The Good: Crispy Leaf Lettuce
I am not a salad eater on most days of the week but I do really fuck with a tub of crispy leaf lettuce. I keep this in the fridge for two reasons. Reason number 1 is for all your usual culinary reasons (other than salad): lettuce wraps, sandwiches, poke bowls, etc. Reason number 2 is the important one though, that reason is that a handful of crispy lettuce leaves is my preferred thing to eat when I’ve been out drinking.
Please don’t be alarmed until you give it a go. Think about what crispy leaf lettuce is – it’s just crunchy water. Crunchy satisfies that primal drunken desire for food that makes a noise and water, well, we’re gonna need some hydration after a long night.
The Bad: The Open Box of Baking Soda
Real ones know what she’s for. An open box of baking soda in the fridge is a great way to neutralize fridge smells since the baking soda absorbs them all. Thing is, you probably ought to swap out your baking soda more than once every seven years, or else what’s the point?

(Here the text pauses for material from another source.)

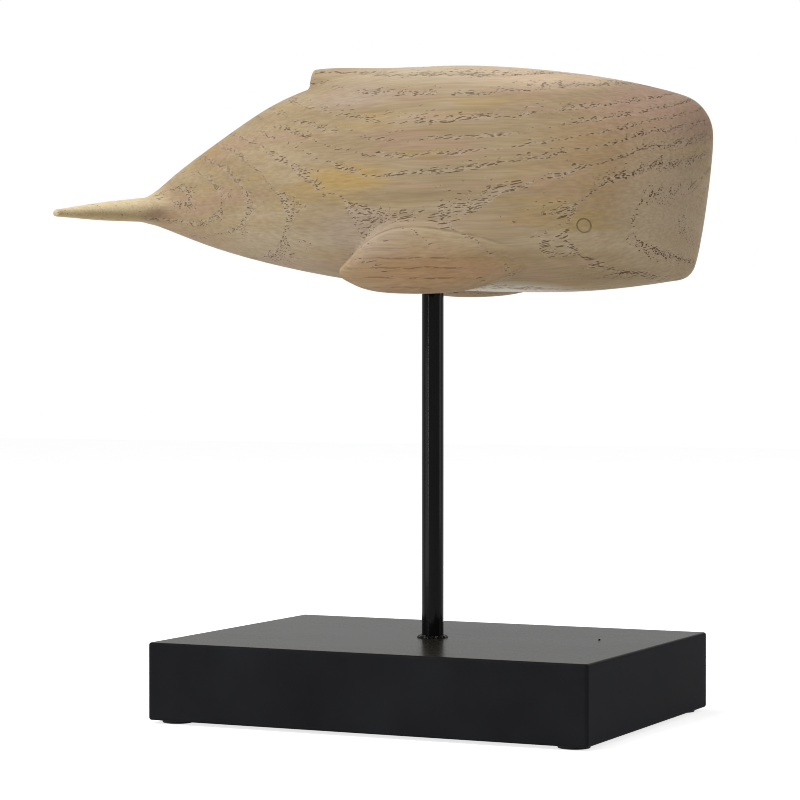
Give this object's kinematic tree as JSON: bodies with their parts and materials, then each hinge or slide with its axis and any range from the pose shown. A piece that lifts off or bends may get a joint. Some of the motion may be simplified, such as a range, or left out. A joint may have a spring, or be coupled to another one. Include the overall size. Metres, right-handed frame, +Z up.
{
  "type": "whale figurine on a stand",
  "caption": "Stylised sperm whale in limed wood, held level on a slim black rod over a black block base.",
  "frame": {"origin": "on the surface that the felt pads stand on, straight below the rod's axis and the middle of the base", "axes": "+X towards the whale's head, +Y to its left side, +Z up along the rod"},
  "size_m": [0.3055, 0.153, 0.2994],
  "materials": {
    "whale_wood": "limed open grain, matt",
    "rod_black": "black gloss paint",
    "base_black": "black satin paint on fibreboard",
    "washer_steel": "zinc plated",
    "screw_steel": "zinc plated",
    "pad_felt": "black felt"
  },
  "bodies": {
    "root": {"whale_body": "whale_wood", "support_rod": "rod_black", "base_block": "base_black", "base_washer": "washer_steel", "base_screw": "screw_steel", "felt_pad_front_near": "pad_felt", "felt_pad_front_far": "pad_felt", "felt_pad_rear_near": "pad_felt", "felt_pad_rear_far": "pad_felt", "felt_pad_middle": "pad_felt"}
  },
  "joints": []
}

The box even comes with a handy little spot to write down the date you opened it, so you can measure when it’s time for the little guy to retire. How sweet. How cute. How lovely that would be if I hadn’t left it blank and thought to myself “I’ll remember”. Spoiler alert, I didn’t and now this box of baking soda gets his honorable discharge but goes home to roost as a shell of his former self. Wasted.
The Ugly: Red Pepper Pesto
First of all, what the hell was I thinking? I have exactly two food weaknesses and they are quinoa and red bell peppers. So tell me why oh why oh why did I buy this in the first place? It’s still got the price tag sticker on it from the Italian coffee shop/grocery store. 8 dollars??? I bought this for 8 dollars???
Unlike a lot of the other uglies, this guy is still (remarkably) in date but I know I’m never going to use it. Well, hang on, let’s never say never. Let me grab a spoon and see what I think.
Blegh. Yuck. It tastes like red bell pepper. Jesus. How did it come to this?
The Good: Kewpie Mayo
Here’s what I’m talking about. The king of all mayonnaise, our Lord and Savior, our Bishounen, our husbando. Notice me senpai – it’s kewpie mayo in the house. This imported Japanese mayo is the mayo you’ve been looking for. Richer and eggier than American mayo, it comes in a delightful squeezy bottle that never quite stands up straight in the fridge. But it’s okay – I love him anyway.
The Bad: Out of Date Harissa
Damn damn damn. What a waste. My favorite brand of harissa that I have to order online and pay extra to have shipped to me. Worth it because it’s the perfect level of heat, the perfect balance of spice, a slight hint of smokiness, and a grainy almost crunchy consistency. What a shame that I couldn’t use her all up before the expiration date.
For the record, she’s still edible but she has lost her spice, her kick, her spark. She’s not who she used to be and she’s only going to continue dulling. I’ll finish up the jar as a means to honor her and her service to me, but it’s sad to know that she never met her potential.
The Ugly: Dead Kombucha SCOBY
Her name was Diane and she was beautiful. She served so well and so valiantly for so long. She helped me to make more kombucha than any normal human adult could ever, or should ever, want. That was Diane’s sad story: because she made too much Kombucha and I had to stop. From her humble origins, she grew into a monster who demanded to be fed and fed and fed and was never satisfied. There was so much kombucha, I was drowning, I was begging for mercy and Diane didn’t stop.
I had no choice. I had to put her in a Tupperware and stick her in the fridge. I needed a break, I just needed time. For a few months, I fed her some caster sugar and a little oxygen every once in a while. But slowly I forgot her and before long she had died a long and painful death in the 38-degree catacombs of my bottom refrigerator shelf, tucked underneath a package of lentils. I wonder now, could I have ever given her what she deserved? Or was it that she was never going to adapt in the environment she was brought into? Should I have freed her? Set her loose in the wild to survive on her own? Was it selfish of me to keep her as a pet when she was destined for so much more? I suppose we’ll never know.
Hey! If you like this newsletter, you should send it to a friend (or six friends) and tell them about it. Also, I’d love to see what you’re cooking — find me on Instagram (@mother.thyme) and show me what’s for dinner at your house!
I want you to know that after I found not one, not two, but EIGHT cans of black beans in the back of my cabinet I caved and downloaded a fridge/cabinet inventory app so I can look up what I have at the grocery store when faced with a *delightful* sale on, say, black beans.
All this has done is had the app screaming at me when things it thinks are in my fridge are about to expire when they are actually in the freezer and me continuing to buy more black beans to hoard for the eventual end of the world.
I may be a zombie but at least I will have beans.